No Louisiana case is directly on point; however, jurisprudence lies scattered around the issue — jurisprudence which is unfortunately accompanied by sometimes misleading dicta when taken out of its factual context. Nevertheless, those holdings which appear to be fairly solid and are somewhat related to the issue at hand are that
1) the lease on which the well is located defines the area subject to the privilege, P.H.A.C. Services, Inc. v. Seaways International, Inc., 393 So.2d 117 (La.App. 1st Cir. 1980) affirmed, 403 So.2d 1199 (La. 1981). See also Abercrombie Co. v. Lehulu Oil Co., 181 La. 644, 160 So. 126 (1935) where the privilege was restricted to a sublease;
2) a lease must exist — the privilege does not attach to the land owner's property, Tracy v. Hewitt, 92 So.2d 757 (La.App. 2d Cir. 1957); Odom v. McClanahan, 196 So. 382 (La.App. 2d Cir. 1940);
3) the privilege attaches to all property listed in the statute, regardless of who owns that property, Blankenship v. Stovall, 159 So. 477 (La.App. 2d Cir. 1935); and
4) the statute "does not require a contract or any contractual relationship between the furnisher of the materials and the owner, operator, producer or driller of the oil well." Oil Well Supply Co. v. Independent Oil Co., 219 La. 936, 54 So.2d 330, 331 (1951). See also Sklar v. Oil Incomes, Inc., 133 F.2d 512 (5th Cir. 1943).
In this case Chevron obviously was interested in having a well drilled on the land it held under lease. Chevron could have negotiated a simple bilateral contract with a drilling contractor to have the well drilled for a certain sum. If the driller in turn contracted with various subcontractors to supply the labor and materials it needed in order to drill the well, there is no doubt that La.R.S. 9:4861 would authorize unpaid subcontractors to assert a privilege over the Chevron lease. See, e.g., Oil Well Supply Co. v. Independent Oil Co., supra.
Here Chevron chose to use a farm-out agreement, which is simply a contract under a suspensive condition, in order to get a well drilled on the acreage. Under the farm-out agreement the lessee does not contract to have the well drilled for a certain sum; instead, the lessee agrees "to assign oil and gas lease rights in acreage upon the completion of a drilling obligation and performance of the other provisions therein contained." Chevron U.S.A., Inc. v. Aguillard, 496 F. Supp. 1031 (M.D.La. 1980).

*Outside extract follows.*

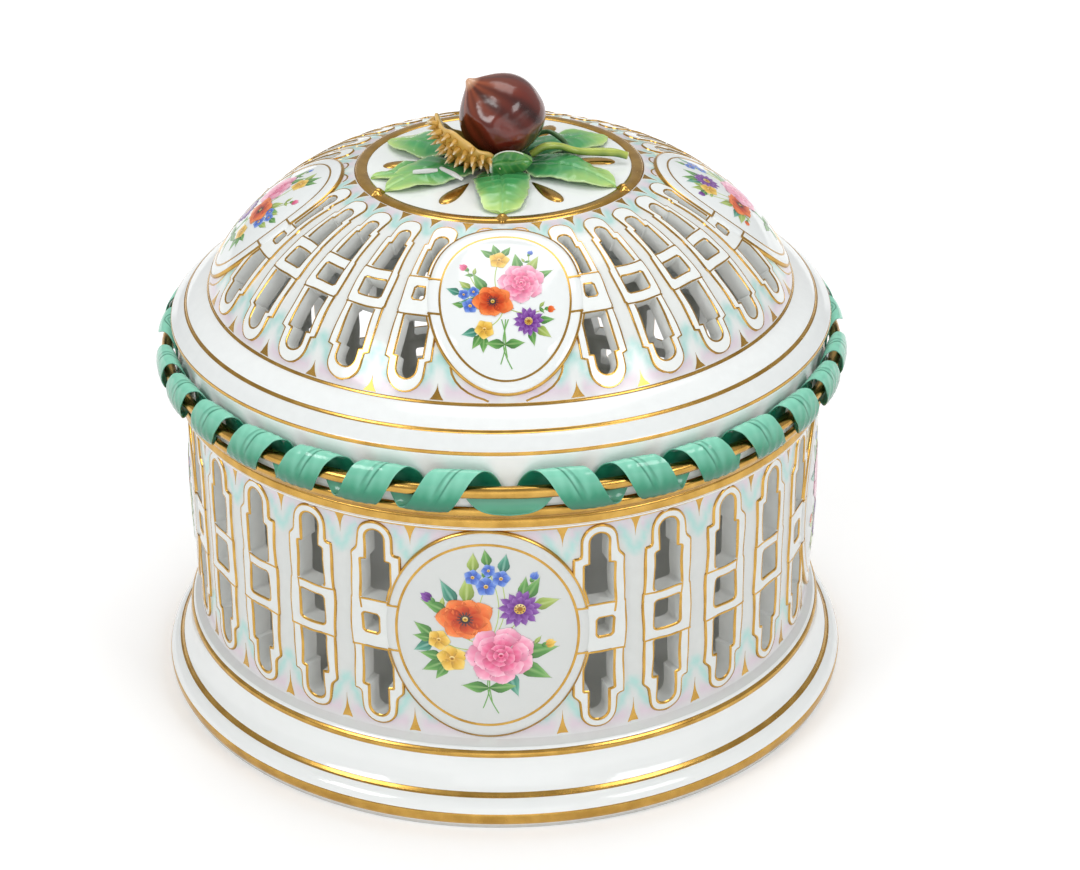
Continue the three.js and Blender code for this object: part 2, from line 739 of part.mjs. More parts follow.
// Assembly
addPiece(pot, 'base_plinth', basePlinth(), 'glaze');
addPiece(pot, 'pot_floor', potFloor(), 'glaze');
addPiece(pot, 'pierced_wall', piercedWall(), 'glaze');
addPiece(pot, 'pot_rim', potRim(), 'gold');
addPiece(lid, 'lid_flange', lidFlange(), 'glaze');
addPiece(lid, 'lid_cornice', lidCornice(), 'glaze');
addPiece(lid, 'pierced_dome', piercedDome(), 'glaze');
addPiece(lid, 'crown_plate', crownPlate(), 'glaze');
addPiece(lid, 'crown_ring', crownRing(), 'gold');
addPiece(lid, 'rim_rod', rimRod(), 'gold');

medallionSides.forEach((name, i) => {
  const angle = i * bay;
  const onDrum = (across, up, depth) => around(
    angle + across / drumRadius,
    drumRadius + depth,
    drumMiddle + up,
  );
  const onDome = (across, up, depth) => {
    const { radius, height } = domeAt(domeOvalAt + up, depth);
    return around(angle + across / radius, radius, height);
  };
  addPiece(pot, `wall_medallion_${name}`, ovalPlaque(drumOvalHalf, drumOvalRise, onDrum), 'glaze');
  addPiece(lid, `dome_medallion_${name}`, ovalPlaque(domeOvalHalf, domeOvalRise, onDome), 'glaze');
  addPiece(lid, `ribbon_${i + 1}`, loft(ribbonRings(i)), 'ribbon');
});

const leafPitch = (2 * Math.PI) / leafCount;
for (let i = 0; i < leafCount; i += 1) {
  addPiece(lid, `leaf_${i + 1}`, leaf(i * leafPitch), 'leaf');
  addPiece(lid, `gilt_ray_${i + 1}`, ray((i + 0.5) * leafPitch), 'gold');
}
beadPlaces.forEach((place, i) => addPiece(lid, `gilt_bead_${i + 1}`, bead(place * leafPitch), 'gold'));
addPiece(lid, 'stem_boss', stemBoss(), 'tendril');
addPiece(lid, 'bud_leaf', budLeaf(), 'leaf');
addPiece(lid, 'twig', seatNut(toSolid(stem(twigPoints, twigRadius))), 'twig');
addPiece(lid, 'tendril', seatNut(toSolid(stem(tendrilPoints, tendrilRadius))), 'tendril');
addPiece(lid, 'husk', husk(), 'husk');
addPiece(lid, 'chestnut', nut(), 'nut');

console.log(`least gap of a ribbon to itself: ${ribbonSelfGap().toFixed(1)} mm`);

const chestnutPot = new THREE.Group();
chestnutPot.add(pot, lid);
export default chestnutPot;
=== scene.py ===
import random
from math import asin, atan2, ceil, cos, degrees, dist, exp, hypot, pi, radians, sin, sqrt

import bpy
import numpy as np
from mathutils import Matrix, Vector
from mathutils.geometry import delaunay_2d_cdt


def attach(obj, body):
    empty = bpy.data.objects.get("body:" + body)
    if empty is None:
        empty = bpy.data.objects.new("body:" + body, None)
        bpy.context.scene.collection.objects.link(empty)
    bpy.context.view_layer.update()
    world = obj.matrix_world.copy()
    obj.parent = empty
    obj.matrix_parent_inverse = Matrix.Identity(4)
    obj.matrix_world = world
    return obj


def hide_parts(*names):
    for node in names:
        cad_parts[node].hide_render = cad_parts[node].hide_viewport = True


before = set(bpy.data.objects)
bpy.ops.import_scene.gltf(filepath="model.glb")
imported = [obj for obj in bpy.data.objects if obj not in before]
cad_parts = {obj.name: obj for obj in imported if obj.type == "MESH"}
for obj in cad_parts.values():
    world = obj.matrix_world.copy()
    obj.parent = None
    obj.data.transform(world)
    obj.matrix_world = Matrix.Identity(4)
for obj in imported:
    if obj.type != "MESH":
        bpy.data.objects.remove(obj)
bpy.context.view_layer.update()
mm = 0.001
lidTurn = radians(4)   # the lid stands a little round from the pot
print("stage: frame loaded")

# Camera, where the photograph was taken from
cameraSettings = {
    "lookAt": (0, 0, 0.08224),
    "distance": 0.97327,
    "azimuth": 3.0,
    "elevation": 27.546,
    "roll": -0.676,
    "lens": 93.3,
    "sensorWidth": 36.0,
    "shiftX": 0.03485,
}


def makeCamera(settings):
    azimuth = radians(settings["azimuth"])
    elevation = radians(settings["elevation"])
    away = Vector((
        cos(elevation) * sin(azimuth),
        -cos(elevation) * cos(azimuth),
        sin(elevation),
    ))
    place = Vector(settings["lookAt"]) + away * settings["distance"]
    turn = (-away).to_track_quat("-Z", "Y").to_matrix().to_4x4()
    camera = bpy.data.objects.new("camera", bpy.data.cameras.new("camera"))
    bpy.context.scene.collection.objects.link(camera)
    roll = Matrix.Rotation(radians(settings["roll"]), 4, "Z")
    camera.matrix_world = Matrix.Translation(place) @ turn @ roll
    camera.data.sensor_width = settings["sensorWidth"]
    camera.data.lens = settings["lens"]
    camera.data.shift_x = settings["shiftX"]
    bpy.context.scene.camera = camera


makeCamera(cameraSettings)


# Materials: an input takes a value, another node or one of its outputs
def feed(tree, node, inputs):
    for socket, value in inputs.items():
        if isinstance(value, bpy.types.Node):
            value = value.outputs[0]
        if isinstance(value, bpy.types.NodeSocket):
            tree.links.new(value, node.inputs[socket])
        else:
            node.inputs[socket].default_value = value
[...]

Whether the lessee chooses to enter a bilateral contract or a contract under a suspensive condition is irrelevant as far as the application of La.R.S. 9:4861 is concerned. In either instance, the lessee is contracting to have a well drilled on the leasehold. In either instance, the furnisher of labor and supplies to a drilling operation may obtain a privilege over "the lease whereon the [well is] located."
Accordingly, defendant's motion for summary judgment to dismiss the petition and to dissolve a writ of sequestration for failure to state a claim upon which relief can be granted is hereby DENIED.